La libertad de opinión pública tiene un efecto democrático: obliga a los gobernantes a tomar en consideración el sentir popular. Por supuesto, ellos interpretan lo que desean los gobernados y toman decisiones acordes a esas interpretaciones. A veces interpretan mal; a veces entienden lo que les conviene; a veces toman decisiones arbitrarias e injustas. La libertad de opinión pública no garantiza la unión perfecta entre gobernantes y gobernados. Pero el bien es enemigo de la perfección.
Los demócratas radicales —y todas las épocas han tenido los suyos— desean un sistema político donde haya gobernantes y gobernados, pero donde los gobernantes hagan siempre, con regularidad de autómatas, el deseo de los gobernados. Eso es una quimera. Es como entrar al agua y esperar que el cuerpo permanezca seco o como beber tres botellas de vodka imaginando que nos mantendremos sobrios. Cuando hay división entre gobernantes y gobernados, siempre cabe la posibilidad de que los gobernantes vayan contra los intereses del pueblo, y viceversa. Esa división es la base de la política.
La democracia representativa acepta la discordia entre los “muchos” y los “pocos”, pero logra dar un espacio a todos en la sala del poder. Cierto, es un sistema complicado, porque quiere ser realista al mismo tiempo que generoso, pero esa complicación es la base de su éxito.
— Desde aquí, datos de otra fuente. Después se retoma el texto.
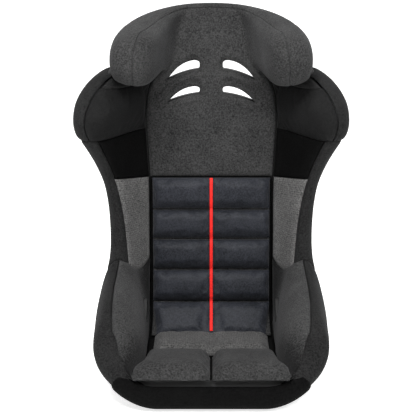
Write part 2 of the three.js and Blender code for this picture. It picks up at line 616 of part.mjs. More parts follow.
// the head's rim cover runs up one wing, over the top and down the other wing
const rimRows = stretch(T_NOTCH + NOTCH_GAP, T_WRAP_BACK, C_CREST_OUT, WRAP_SIDE);
rimRows[0] = rimRows[0].map(([t, c]) => [t + NOTCH_SLANT * (WRAP_SIDE - c), c]);
const cornerC = rimRows[0].map(([, c]) => c);
const cornerT = steps(LAST, T_WRAP_BACK, cornerC.length - 1);
const CORNER_STEPS = [1 / 3, 2 / 3, 1];
CORNER_STEPS.forEach((f) => rimRows.push(cornerC.map((c, k) => [mix(T_WRAP_BACK, cornerT[k], f), c])));
CORNER_STEPS.forEach((f) => rimRows.push(cornerC.map((c, k) => [cornerT[k], mix(c, WRAP_SIDE, f)])));
linesBetween(C_LINES, WRAP_SIDE, 5).slice(1).forEach((c) => rimRows.push(cornerT.map((t) => [t, c])));
const otherSide = rimRows.slice(0, -1).reverse().map((row) => row.map(([t, c]) => [t, 10 - c]));
add('head_rim_cover', cut(panel([...rimRows, ...otherSide])), KNIT);

// ---- loose cushions, held by hook-and-loop tape --------------------------------------
const BACK_HALF = 0.955;
const BOARD_GAP = 0.05;
const CHANNEL_EDGES = [T_CUSHION_TOP, 14, 13, 12, 10.7, T_CUSHION_LOW];
const CHANNEL_EDGE_DROP = 9;
const CHANNEL_GAP = 0.02;
const GROOVE = 5;
const GROOVE_HALF = 0.05;

add('back_cushion_board', panel(
  stretch(T_CUSHION_LOW + BOARD_GAP, T_CUSHION_TOP - BOARD_GAP, -BACK_HALF, BACK_HALF),
  -CUSHION_LIFT, CUSHION_LIFT + BACK_BOARD), KNIT);

// half width of the back cushion, in c: it narrows towards the pan
const cushionHalf = (t) => mix(0.88, BACK_HALF, smooth((t - T_CUSHION_LOW) / 2.4));
const CHANNEL_COLUMNS = [-1, -0.93, -0.5, -GROOVE_HALF, 0, GROOVE_HALF, 0.5, 0.93, 1];

CHANNEL_EDGES.slice(0, -1).forEach((high, k) => {
  const low = CHANNEL_EDGES[k + 1] + CHANNEL_GAP;
  const top = high - CHANNEL_GAP;
  const rows = linesBetween(T_LINES, mix(low, top, 0.12), mix(low, top, 0.88));
  const nodes = [low, ...rows, top].map((t) => CHANNEL_COLUMNS.map((v) => [t, v * cushionHalf(t)]));
  const front = (u, v) => {
    const across = CHANNEL_COLUMNS[Math.round(v * (CHANNEL_COLUMNS.length - 1))];
    if (u === 0 || u === 1 || Math.abs(across) === 1) return BACK_PAD - CHANNEL_EDGE_DROP;
    return BACK_PAD - (Math.abs(across) <= GROOVE_HALF ? GROOVE : 0);
  };
  add(`back_channel_${k + 1}`, panel(nodes, -(CUSHION_LIFT + BACK_BOARD + FOAM_GAP), front), CHANNEL_CLOTH);
});

const STRIPE_HALF = 3.9;
const STRIPE_THICK = 1.6;
const STRIPE_BASE = BACK_PAD + FIT;
const stripeNodes = linesBetween([...new Set([...T_LINES, ...CHANNEL_EDGES])].sort((a, b) => a - b),
  T_CUSHION_LOW + 2 * BOARD_GAP, T_CUSHION_TOP - CHANNEL_GAP).map((t) => [-1, 1].map((side) =>
  [t, side * STRIPE_HALF / station(t).foot]));
add('centre_stripe', panel(stripeNodes, -STRIPE_BASE, STRIPE_BASE + STRIPE_THICK), STRIPE_TAPE);

const T_STRIP_FRONT = 6.03;
const T_STRIP_REAR = T_CUSHION_LOW - 0.06;
const STRIP_HALF = 0.9;
const STRIP_EDGE_DROP = 5;
add('seat_cushion_rear', panel(stretch(T_STRIP_FRONT, T_STRIP_REAR, -STRIP_HALF, STRIP_HALF),
  -CUSHION_LIFT, (u, v) => SEAT_PAD - (v === 0 || v === 1 ? STRIP_EDGE_DROP : 0)), MESH_CLOTH);

// front pads: each side of the crotch-strap notch, over the front rim
const FRONT_PAD = [
  // y, half width, top, underside
  [-88, 147, 70, 51],
  [-120, 148, 78, 55.5],
  [-160, 149, 86, 62],
  [-200, 153, 92, 70],
  [-240, 160, 99, 78.5],
  [-272, 165, 104, 84],
  [-294, 166, 102, 84],
  [-306, 163, 92, 80],
];
const NOTCH_HALF = 2.5;
const PAD_EDGE_DROP = 6;
const PAD_COLUMNS = [0, 0.08, 0.5, 0.92, 1];
function frontPadLayer(top) {
  return FRONT_PAD.slice().reverse().map(([y, half, high, low]) => PAD_COLUMNS.map((v) => {
    const edge = v === 0 || v === 1 ? PAD_EDGE_DROP : 0;
    const z = top ? high - edge : low;
    return new THREE.Vector3(mix(NOTCH_HALF, half, v), y, z);
  }));
}
addPair('front_pad', slab(frontPadLayer(true), frontPadLayer(false)), KNIT);

const TAPE_LOW = 0.5;
add('back_hook_tape', panel(stretch(11, 15, -0.5, 0.5), -TAPE_LOW, TAPE_LOW + TAPE), HOOK_TAPE);

export default seat;
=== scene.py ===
"""Looks of the fixed-back racing seat: fine sewn covers, stuffed cushions, shell, light and camera.

The padded body is the same surface P(t, c) as in the solid model, here in millimetres:
t runs from the front lip along the pan, up the back and over the head; c runs across, 0 inner
centre line, 1 foot of the side wall, 2 crest, 3 widest line outside, 4 edge of the flat back,
5 outer centre line, and the other half is at -c and at 10 - c. Every cover is a fine grid on
that surface.
"""

import math

import bmesh
import bpy
import numpy as np
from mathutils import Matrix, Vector


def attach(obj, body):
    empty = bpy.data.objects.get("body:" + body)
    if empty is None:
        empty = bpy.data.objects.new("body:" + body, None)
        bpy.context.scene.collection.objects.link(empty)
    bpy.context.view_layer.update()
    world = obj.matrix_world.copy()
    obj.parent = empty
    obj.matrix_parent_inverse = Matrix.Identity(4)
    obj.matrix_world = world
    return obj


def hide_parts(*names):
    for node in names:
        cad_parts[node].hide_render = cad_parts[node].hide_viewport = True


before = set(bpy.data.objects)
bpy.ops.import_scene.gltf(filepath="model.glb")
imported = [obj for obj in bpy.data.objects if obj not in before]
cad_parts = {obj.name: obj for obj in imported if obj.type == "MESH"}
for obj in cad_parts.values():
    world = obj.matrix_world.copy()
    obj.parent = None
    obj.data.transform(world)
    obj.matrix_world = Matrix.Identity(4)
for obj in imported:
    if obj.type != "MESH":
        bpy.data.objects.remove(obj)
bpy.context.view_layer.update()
MM = 0.001

# ---- the body surface ----
FIELDS = (
    "centre_y centre_z outer_y outer_z crest_y crest_z foot top wide "
    "wall rim drop base lift reach round gable"
).split()
STATIONS = np.array([
    # fields in the order above, lengths in mm and angles in degrees; row 0 is the front lip
    [-298, 72, -304, 66, -218, 150, 166, 217, 224, 30, 60, 24, 118, 0, 0.30, 0.35, 0],
    [-286, 80, -307, 42, -206, 160, 170, 219, 252, 40, 32, 38, 116, 0, 0.38, 0.45, 0],
    [-266, 80, -300, 18, -192, 168, 168, 221, 259, 55, 12, 50, 116, 0, 0.42, 0.60, 0],
    [-238, 75, -276, 3, -174, 177, 163, 223, 261, 70, 0, 60, 118, 0, 0.45, 0.70, 0],
    [-200, 67, -238, 0, -150, 185, 156, 225, 263, 80, 0, 66, 122, 0, 0.45, 0.75, 0],
    [-148, 57, -170, 0, -116, 193, 152, 227, 265, 88, 0, 70, 126, 0, 0.45, 0.75, 0],
    [-80, 47, -90, 0, -74, 201, 152, 228, 268, 90, 0, 72, 130, 0, 0.45, 0.75, 0],
    [-12, 41, -8, 0, -30, 208, 154, 229, 269, 90, 0, 72, 134, 0, 0.45, 0.75, 0],
    [48, 42, 62, 0, 10, 216, 154, 228, 268, 88, 0, 70, 136, 0, 0.42, 0.70, 0],
    [94, 56, 116, 22, 40, 228, 153, 226, 264, 82, 0, 64, 138, 0, 0.40, 0.60, 0],
    [124, 86, 153, 62, 60, 246, 152, 223, 256, 72, 0, 56, 140, 0, 0.38, 0.50, 0],
    [145, 130, 178, 118, 74, 270, 152, 221, 249, 60, 0, 48, 141, 0, 0.36, 0.40, 0],
    [163, 193, 196, 190, 82, 302, 152, 221, 246, 52, 0, 42, 142, 0, 0.36, 0.36, 0],
    [180, 268, 214, 266, 88, 342, 153, 224, 247, 48, 0, 38, 144, 0, 0.36, 0.35, 0],
    [195, 341, 230, 338, 90, 384, 153, 231, 251, 47, 0, 36, 146, 0, 0.36, 0.35, 0],
    [206, 408, 243, 406, 84, 430, 154, 242, 260, 47, 0, 36, 150, 0, 0.36, 0.35, 0],
    [213, 470, 253, 470, 64, 478, 157, 258, 278, 48, 0, 38, 156, 0, 0.38, 0.35, 0],
    [218, 522, 261, 524, 36, 522, 160, 276, 299, 50, 0, 40, 162, 0, 0.38, 0.35, 0],
    [221, 562, 267, 565, 14, 556, 162, 290, 318, 52, 0, 40, 166, 0, 0.38, 0.38, 0],
    [224, 596, 272, 602, 8, 587, 160, 294, 322, 54, 0, 40, 168, 3, 0.38, 0.38, 0],
    [227, 625, 276, 634, 24, 612, 156, 284, 314, 54, 0, 40, 162, 12, 0.38, 0.38, 0],
    [230, 648, 279, 658, 66, 632, 146, 262, 287, 56, 0, 34, 150, 28, 0.38, 0.40, 0],
    [233, 668, 282, 681, 120, 645, 130, 232, 248, 60, 0, 22, 134, 44, 0.40, 0.45, 0],
    [236, 688, 285, 704, 50, 655, 108, 188, 231, 66, 0, 44, 122, 26, 0.45, 0.70, 0],
    [239, 714, 288, 732, 22, 700, 96, 185, 236, 68, 0, 50, 116, 4, 0.48, 0.78, 0],
    [243, 748, 291, 766, 16, 740, 92, 182, 235, 68, 0, 52, 110, 0, 0.48, 0.78, 0],
    [246, 782, 291, 803, 24, 771, 86, 176, 226, 66, 0, 52, 96, 0, 0.46, 0.75, 2],
    [249, 814, 283, 834, 40, 789, 76, 171, 212, 58, 15, 46, 70, 0, 0.44, 0.60, 5],
    [252, 838, 264, 848, 62, 801, 58, 165, 196, 30, 45, 36, 40, 0, 0.40, 0.35, 7],
], dtype=float)
LAST = len(STATIONS) - 1
PADDED = np.vstack([2 * STATIONS[0] - STATIONS[1], STATIONS, 2 * STATIONS[-1] - STATIONS[-2]])
OUTER_HANDLE = 0.55
OUTER_RISE = 0.6
BASE_HANDLE = 0.45
LIFT_AT = 250              # lift is the rise this far from the centre line
GABLE_AT = 100             # gable is the fall this far from it
GABLE_ROUND = 40
STEP_T = 0.08
STEP_C = 0.02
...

En un polo, tiene a la aristocracia, el gobierno donde los pocos hacen lo que desean; en el otro, a la democracia pura, donde los “muchos” son amos indiscutibles. Debe ser por eso que los extremistas detestan el liberalismo: es demasiado moderado para ellos y demasiado tolerante para sus ansias de absoluto.
El régimen político inventado por los Founding Fathers ha resistido, con notables reformas y correcciones, 250 años. ¿Podrá superar la prueba del cambio climático, de las nuevas tecnologías, de la conquista y colonización de la Luna, de la unión cada vez más estrecha de los pueblos y los continentes? Nadie puede saberlo con certeza. Frente a la Historia, cuyo otro nombre es Incertidumbre, su única arma es la flexibilidad. Pero la historia enseña que no hay regímenes eternos. Tal vez esta sea la excepción.